The promotion has the potential to drive existing smartphone users to download and use the Facebook application/s, and it may also help the mobile operators to gain new smart-phone and mobile data customers, whether they are new customers or customers that have been up-sold from feature-phones.

Many of the operator partners listed by Facebook for this promotion are in emerging markets, where smartphone penetration is low, but where Facebook is very popular. A number of the mobile operator partners (for example, Smart, DiGi, XL) have also been offering Facebook Zero to their subscribers, a text-only version of Facebook for which the operators do not charge their subscribers data fees. It is possible that Facebook has come under pressure from its mobile operator partners to provide a strategy that would allow them to migrate Facebook Zero subscribers to a service that would generate revenues. However it is as yet unclear whether the mobile operators concerned will shut down their Facebook Zero services. Moreover, the partnership is described as a promotion, which would seem to indicate that it has a finite lifespan.

Facebook will potentially benefit from the partnership by being able to increase its reach, and consequently its ability to generate revenues from advertising.

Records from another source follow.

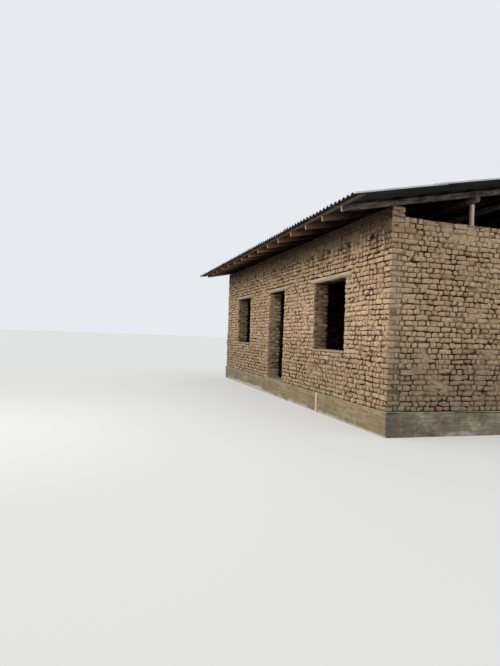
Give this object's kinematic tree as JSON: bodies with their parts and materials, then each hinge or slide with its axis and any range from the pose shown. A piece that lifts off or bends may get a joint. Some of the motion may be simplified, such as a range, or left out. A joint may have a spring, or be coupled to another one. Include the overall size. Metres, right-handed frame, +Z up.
{
  "type": "adobe house",
  "caption": "Unfinished single-storey adobe brick house on a concrete plinth, with open window and door openings and a low gable roof of corrugated sheets on timber rafters.",
  "frame": {"origin": "on the ground at the middle of the plan of the walls", "axes": "+X along the house towards the gable with the near window beside it, +Z up, the front with the doorway faces -Y"},
  "size_m": [12.9, 8.8974, 4.9445],
  "materials": {
    "adobe": "rough sun-dried mud brick",
    "concrete": "rough stained concrete",
    "timber": "rough sawn softwood",
    "board": "rough sawn boards",
    "log": "peeled round logs",
    "roof_sheet": "weathered fibre cement",
    "mud": "dried mud",
    "earth": "beaten earth"
  },
  "bodies": {
    "root": {"front_plinth": "concrete", "back_plinth": "concrete", "left_plinth": "concrete", "right_plinth": "concrete", "plinth_batten": "board", "earth_floor": "earth", "door_threshold": "concrete", "front_wall": "adobe", "back_wall": "adobe", "left_gable_wall": "adobe", "right_gable_wall": "adobe", "near_window_lintel": "board", "door_lintel": "board", "far_window_lintel": "board", "near_window_sill": "mud", "far_window_sill": "mud", "ceiling_joists": "timber", "front_wall_head": "adobe", "back_wall_head": "adobe", "front_upstand": "adobe", "back_upstand": "adobe", "front_wall_plate": "timber", "back_wall_plate": "timber", "front_purlin_posts": "timber", "ridge_posts": "timber", "back_purlin_posts": "timber", "front_purlin": "log", "ridge_log": "log", "back_purlin": "log", "front_rafters": "timber", "back_rafters": "timber", "front_battens": "board", "back_battens": "board", "front_roof_lower": "roof_sheet", "front_roof_middle": "roof_sheet", "front_roof_upper": "roof_sheet", "back_roof_lower": "roof_sheet", "back_roof_middle": "roof_sheet", "back_roof_upper": "roof_sheet", "ridge_cap": "roof_sheet"}
  },
  "joints": []
}
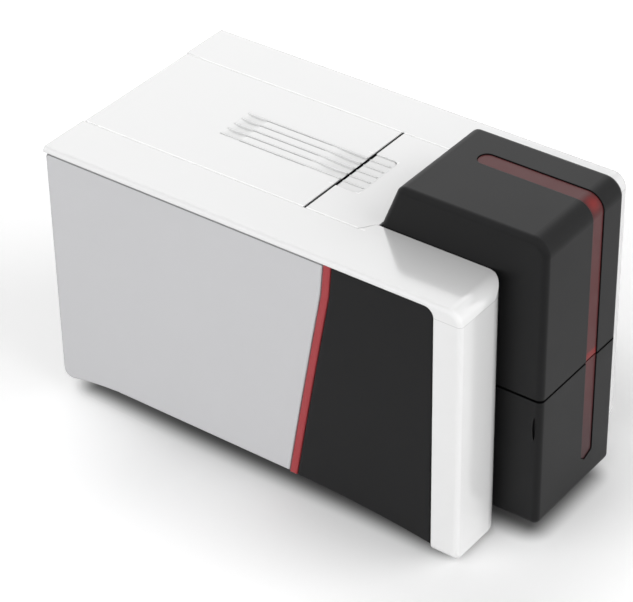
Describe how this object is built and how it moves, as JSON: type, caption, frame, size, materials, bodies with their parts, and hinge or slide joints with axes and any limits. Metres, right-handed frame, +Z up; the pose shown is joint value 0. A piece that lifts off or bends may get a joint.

In late January Facebook’s CEO Mark Zuckerberg proclaimed that in 2012, Facebook became a mobile company. Since then the social network has either executed on or announced a number of product developments that add weight to Zuckerberg’s pronouncement, including the addition of VoIP to its Messenger for iOS application and its iOS mobile application, for users in North America only.

Ed Says

There you have it, Facebook IS a mobile company! Facebook needs to tread carefully. Consumers in the UK and US have already expressed frustrations about the levels of advertising they receive. So far Facebook has recognised that the growth in impressions available to marketers as mobile penetration grows does not equate to bombarding people with advertising. While emerging market consumers may be more amenable to mobile ads, heightened or intrusive advertising will not hold up well in developed markets long term.